On Night 330, Rachel learned of Hersh's death. Jon received a call reporting rumors of six bodies found in a tunnel under Rafah. When Rachel heard Carmel Gat's name, she knew it was true: Their intelligence officer had confirmed Hersh was being held with a forty-year-old woman from a kibbutz (a communal Israeli village), and Carmel matched that description. At 4:00 AM, military officials arrived. Rachel was frozen. She and Jon bought three adjacent graves so that they would one day flank their son.
Thousands lined the 6.2-mile route to the cemetery, holding posters and signs reading "sorry." Rachel walked behind the van carrying Hersh's body, repeating, "I love you my sweet boy. You are home." Hersh's last words on October 7 were "I'm sorry," and Rachel's last words at the graveside were also "I'm sorry," for not saving him. During shiva (the seven-day Jewish mourning period), Jon revealed he had been asked to identify Hersh's body before the funeral. Rachel said she might never have believed it was real without his confirmation. Jon replied, "I saw him, and I still don't believe it."

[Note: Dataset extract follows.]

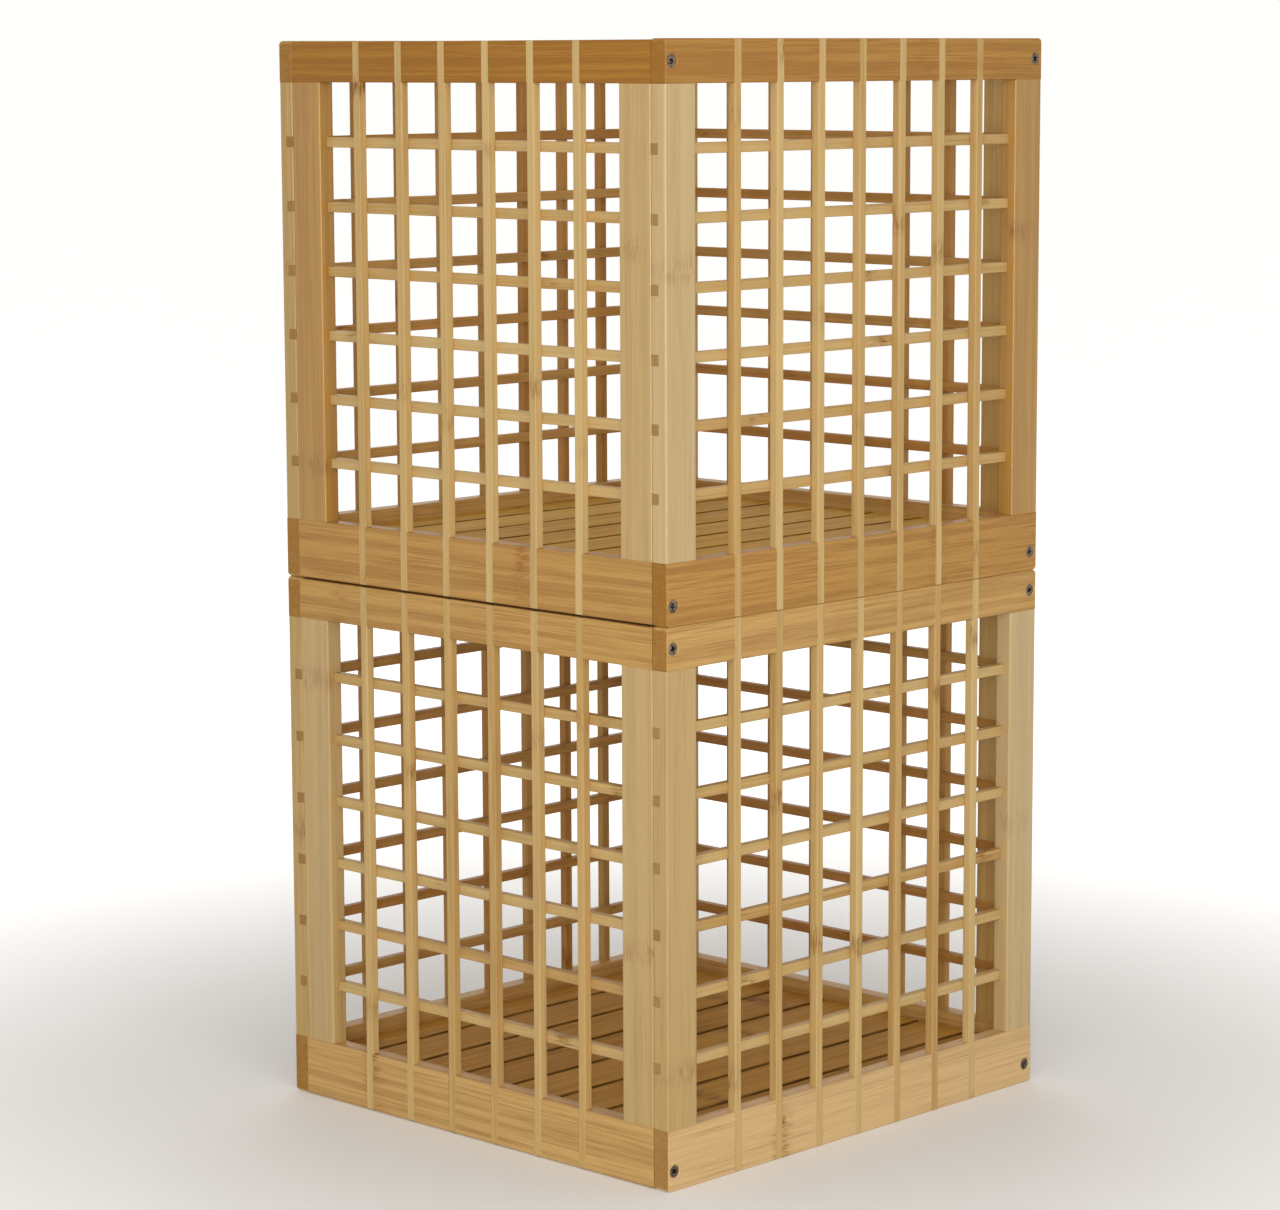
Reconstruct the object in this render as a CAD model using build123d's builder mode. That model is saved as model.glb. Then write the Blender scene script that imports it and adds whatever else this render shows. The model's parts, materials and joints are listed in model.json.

In the months that follow, Rachel confronts grief that does not diminish, framing it through the myth of Sisyphus as a burden that must nonetheless be carried daily. She shares a journal entry Hersh wrote at age 15, which uses the word "tunnel" 12 times: "Every so often you arrive at a tunnel and you enter the unknown and you don't know when you will get out. . . . What is certain is there is an end." The family finds the entry prophetic.
On Day 496, Rachel and Jon met Or Levy, a freed hostage who had spent time with Hersh in a tunnel during the first hostage deal in November 2023. Or reveals that Hersh went three days without treatment until fellow hostage Ori Danino forced the captors to intervene; both were shackled for seven weeks. Hersh convinced his captors to bring him
Shadow and Bone by Leigh Bardugo, which he read repeatedly. He quoted Viktor Frankl: "He who has a WHY can bear any how," urging everyone to identify their reason for living. Most critically, Or tells Rachel that Hersh heard her voice on a news broadcast and knew his parents were fighting for him.
Rachel describes other encounters with Hersh in what she calls "The After," her term for life after his death: classified footage showing him alive in the tunnels; Guy, a soldier from Hersh's army unit, who has the words LIGHT, LOVE, PEACE from Hersh's headstone tattooed on his body; and two young Germans, Leonard and Alex, who visit his grave to thank Hersh for being their matchmaker. She shares five dreams, the last of which features five-year-old Hersh saying one word: "Remember."
On Day 738, the final 20 living hostages were released. Rachel felt overwhelming relief rather than the anger journalists expected. She reframes grief not as an enemy but as "a badge of the love that continues to grow after its recipient is no longer here," arguing that wanting the bereaved to overcome grief is misguided, because love did not die, only the person loved.
In the final chapter, Rachel writes directly to Hersh about the reunion she believes awaits in The World to Come, the Jewish concept of the afterlife. She accepts his purpose as her own: "Your WHY was to make Dada and me pick up your WHY and keep running forward," using Hersh's name for his father. Each night she says, "Another day closer until I see you again." In an afterword, Jon writes to Hersh about the Priestly Blessing, a synagogue ritual in which fathers cover their sons under a prayer shawl, which they shared over a thousand times. Now Jon stands alone. He closes with, "May Hersh's memory be a revolution . . . for good!"